Object modeling scripts
begin
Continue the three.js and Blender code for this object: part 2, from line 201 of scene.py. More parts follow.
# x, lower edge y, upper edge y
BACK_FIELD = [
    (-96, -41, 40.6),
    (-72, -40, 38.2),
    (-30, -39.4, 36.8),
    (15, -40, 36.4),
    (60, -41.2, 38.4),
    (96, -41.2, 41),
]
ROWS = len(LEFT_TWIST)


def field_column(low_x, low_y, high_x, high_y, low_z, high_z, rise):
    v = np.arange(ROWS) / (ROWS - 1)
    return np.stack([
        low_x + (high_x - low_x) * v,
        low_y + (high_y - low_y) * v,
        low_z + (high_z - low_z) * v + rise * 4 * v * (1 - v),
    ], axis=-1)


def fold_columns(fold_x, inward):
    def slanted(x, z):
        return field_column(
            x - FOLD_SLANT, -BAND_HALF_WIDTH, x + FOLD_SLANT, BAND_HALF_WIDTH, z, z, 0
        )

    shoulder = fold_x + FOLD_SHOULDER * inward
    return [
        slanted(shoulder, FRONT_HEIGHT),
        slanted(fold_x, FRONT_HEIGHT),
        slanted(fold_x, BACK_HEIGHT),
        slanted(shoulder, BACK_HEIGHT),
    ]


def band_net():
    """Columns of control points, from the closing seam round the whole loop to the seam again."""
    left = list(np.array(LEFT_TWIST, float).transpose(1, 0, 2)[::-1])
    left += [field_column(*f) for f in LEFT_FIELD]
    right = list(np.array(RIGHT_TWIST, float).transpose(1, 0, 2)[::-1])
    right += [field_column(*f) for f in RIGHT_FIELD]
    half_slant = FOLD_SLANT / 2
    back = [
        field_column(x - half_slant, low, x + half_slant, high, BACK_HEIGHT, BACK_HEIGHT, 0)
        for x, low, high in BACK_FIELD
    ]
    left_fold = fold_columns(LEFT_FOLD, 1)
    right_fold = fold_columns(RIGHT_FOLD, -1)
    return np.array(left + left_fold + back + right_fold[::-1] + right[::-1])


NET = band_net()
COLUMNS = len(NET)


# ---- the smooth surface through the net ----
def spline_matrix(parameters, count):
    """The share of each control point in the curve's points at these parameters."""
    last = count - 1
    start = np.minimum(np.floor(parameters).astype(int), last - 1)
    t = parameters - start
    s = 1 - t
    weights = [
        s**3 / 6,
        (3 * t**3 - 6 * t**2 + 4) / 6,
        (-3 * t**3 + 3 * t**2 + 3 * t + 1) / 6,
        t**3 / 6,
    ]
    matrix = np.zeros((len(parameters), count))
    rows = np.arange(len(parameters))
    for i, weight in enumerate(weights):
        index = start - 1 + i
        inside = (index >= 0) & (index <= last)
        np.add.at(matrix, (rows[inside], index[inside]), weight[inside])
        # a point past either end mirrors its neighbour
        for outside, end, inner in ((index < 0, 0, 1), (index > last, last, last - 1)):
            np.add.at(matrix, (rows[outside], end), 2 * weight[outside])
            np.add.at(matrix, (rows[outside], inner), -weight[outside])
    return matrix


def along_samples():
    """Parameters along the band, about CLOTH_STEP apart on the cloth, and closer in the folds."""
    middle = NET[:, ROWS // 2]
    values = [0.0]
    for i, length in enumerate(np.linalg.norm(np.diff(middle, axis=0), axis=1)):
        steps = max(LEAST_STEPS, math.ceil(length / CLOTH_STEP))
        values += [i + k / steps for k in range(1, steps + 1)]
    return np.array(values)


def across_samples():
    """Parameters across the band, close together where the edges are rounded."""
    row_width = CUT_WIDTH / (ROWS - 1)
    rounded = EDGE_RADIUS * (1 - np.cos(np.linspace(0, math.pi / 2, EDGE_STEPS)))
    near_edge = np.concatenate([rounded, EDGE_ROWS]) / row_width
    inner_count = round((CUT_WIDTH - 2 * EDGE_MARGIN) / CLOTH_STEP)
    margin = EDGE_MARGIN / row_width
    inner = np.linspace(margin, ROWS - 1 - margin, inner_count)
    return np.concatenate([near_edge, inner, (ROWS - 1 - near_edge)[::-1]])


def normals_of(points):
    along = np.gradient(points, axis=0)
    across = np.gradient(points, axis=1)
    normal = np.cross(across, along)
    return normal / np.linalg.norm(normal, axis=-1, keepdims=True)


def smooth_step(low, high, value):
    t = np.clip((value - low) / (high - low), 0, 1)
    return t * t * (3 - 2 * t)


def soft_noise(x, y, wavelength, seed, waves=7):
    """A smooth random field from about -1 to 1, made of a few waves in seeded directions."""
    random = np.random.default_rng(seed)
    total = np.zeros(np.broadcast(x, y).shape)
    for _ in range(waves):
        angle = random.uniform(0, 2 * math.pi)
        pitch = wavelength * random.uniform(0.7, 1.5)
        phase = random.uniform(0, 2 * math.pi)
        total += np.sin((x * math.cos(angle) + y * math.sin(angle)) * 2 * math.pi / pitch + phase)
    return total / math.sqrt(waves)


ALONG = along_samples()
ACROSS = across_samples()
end
begin
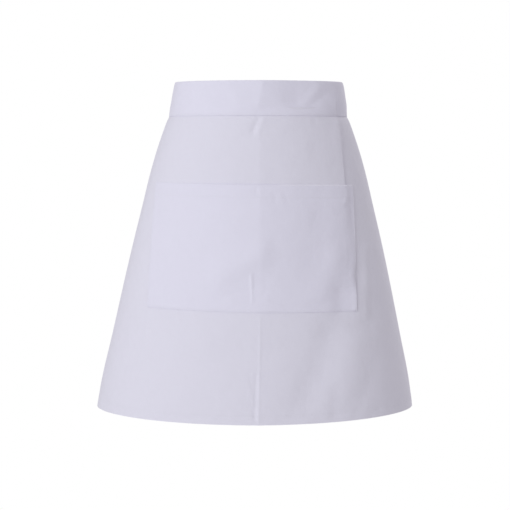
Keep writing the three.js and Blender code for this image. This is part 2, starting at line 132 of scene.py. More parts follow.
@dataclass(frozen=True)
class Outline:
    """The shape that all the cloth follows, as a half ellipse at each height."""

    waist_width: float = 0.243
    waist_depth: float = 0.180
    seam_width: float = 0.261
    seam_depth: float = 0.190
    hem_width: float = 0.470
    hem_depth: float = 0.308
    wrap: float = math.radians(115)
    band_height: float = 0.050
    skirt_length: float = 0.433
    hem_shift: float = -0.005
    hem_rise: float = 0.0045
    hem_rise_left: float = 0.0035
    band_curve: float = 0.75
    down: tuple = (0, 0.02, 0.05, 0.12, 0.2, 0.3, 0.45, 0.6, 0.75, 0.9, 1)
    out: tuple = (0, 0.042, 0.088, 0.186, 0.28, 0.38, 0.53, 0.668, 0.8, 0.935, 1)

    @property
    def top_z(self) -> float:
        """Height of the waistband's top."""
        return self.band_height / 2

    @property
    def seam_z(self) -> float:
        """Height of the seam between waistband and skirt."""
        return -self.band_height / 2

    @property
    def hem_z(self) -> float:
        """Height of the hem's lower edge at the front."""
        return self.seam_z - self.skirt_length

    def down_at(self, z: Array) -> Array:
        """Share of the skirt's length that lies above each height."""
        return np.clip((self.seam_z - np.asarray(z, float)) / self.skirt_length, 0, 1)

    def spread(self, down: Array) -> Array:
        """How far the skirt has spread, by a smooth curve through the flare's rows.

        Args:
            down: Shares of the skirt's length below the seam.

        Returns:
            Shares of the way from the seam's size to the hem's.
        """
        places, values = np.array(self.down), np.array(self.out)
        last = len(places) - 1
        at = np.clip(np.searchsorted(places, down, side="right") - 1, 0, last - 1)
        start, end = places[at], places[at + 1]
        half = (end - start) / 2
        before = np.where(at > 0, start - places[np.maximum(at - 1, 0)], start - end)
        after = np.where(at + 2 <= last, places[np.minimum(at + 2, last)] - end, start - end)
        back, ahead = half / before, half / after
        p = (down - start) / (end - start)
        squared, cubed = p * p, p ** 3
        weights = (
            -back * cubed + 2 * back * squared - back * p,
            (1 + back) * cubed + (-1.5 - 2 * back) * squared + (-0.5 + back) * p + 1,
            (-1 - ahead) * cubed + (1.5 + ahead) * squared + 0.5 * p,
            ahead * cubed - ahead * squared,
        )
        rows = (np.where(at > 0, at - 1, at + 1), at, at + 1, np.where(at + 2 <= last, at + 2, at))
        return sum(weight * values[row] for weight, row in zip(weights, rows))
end
Task description: Extract only the lines from the line with "Continue the three.js" through the line with "COLUMNS = len(NET)", keeping both end lines exactly as they are.

Finished exercise:
Continue the three.js and Blender code for this object: part 2, from line 201 of scene.py. More parts follow.
# x, lower edge y, upper edge y
BACK_FIELD = [
    (-96, -41, 40.6),
    (-72, -40, 38.2),
    (-30, -39.4, 36.8),
    (15, -40, 36.4),
    (60, -41.2, 38.4),
    (96, -41.2, 41),
]
ROWS = len(LEFT_TWIST)


def field_column(low_x, low_y, high_x, high_y, low_z, high_z, rise):
    v = np.arange(ROWS) / (ROWS - 1)
    return np.stack([
        low_x + (high_x - low_x) * v,
        low_y + (high_y - low_y) * v,
        low_z + (high_z - low_z) * v + rise * 4 * v * (1 - v),
    ], axis=-1)


def fold_columns(fold_x, inward):
    def slanted(x, z):
        return field_column(
            x - FOLD_SLANT, -BAND_HALF_WIDTH, x + FOLD_SLANT, BAND_HALF_WIDTH, z, z, 0
        )

    shoulder = fold_x + FOLD_SHOULDER * inward
    return [
        slanted(shoulder, FRONT_HEIGHT),
        slanted(fold_x, FRONT_HEIGHT),
        slanted(fold_x, BACK_HEIGHT),
        slanted(shoulder, BACK_HEIGHT),
    ]


def band_net():
    """Columns of control points, from the closing seam round the whole loop to the seam again."""
    left = list(np.array(LEFT_TWIST, float).transpose(1, 0, 2)[::-1])
    left += [field_column(*f) for f in LEFT_FIELD]
    right = list(np.array(RIGHT_TWIST, float).transpose(1, 0, 2)[::-1])
    right += [field_column(*f) for f in RIGHT_FIELD]
    half_slant = FOLD_SLANT / 2
    back = [
        field_column(x - half_slant, low, x + half_slant, high, BACK_HEIGHT, BACK_HEIGHT, 0)
        for x, low, high in BACK_FIELD
    ]
    left_fold = fold_columns(LEFT_FOLD, 1)
    right_fold = fold_columns(RIGHT_FOLD, -1)
    return np.array(left + left_fold + back + right_fold[::-1] + right[::-1])


NET = band_net()
COLUMNS = len(NET)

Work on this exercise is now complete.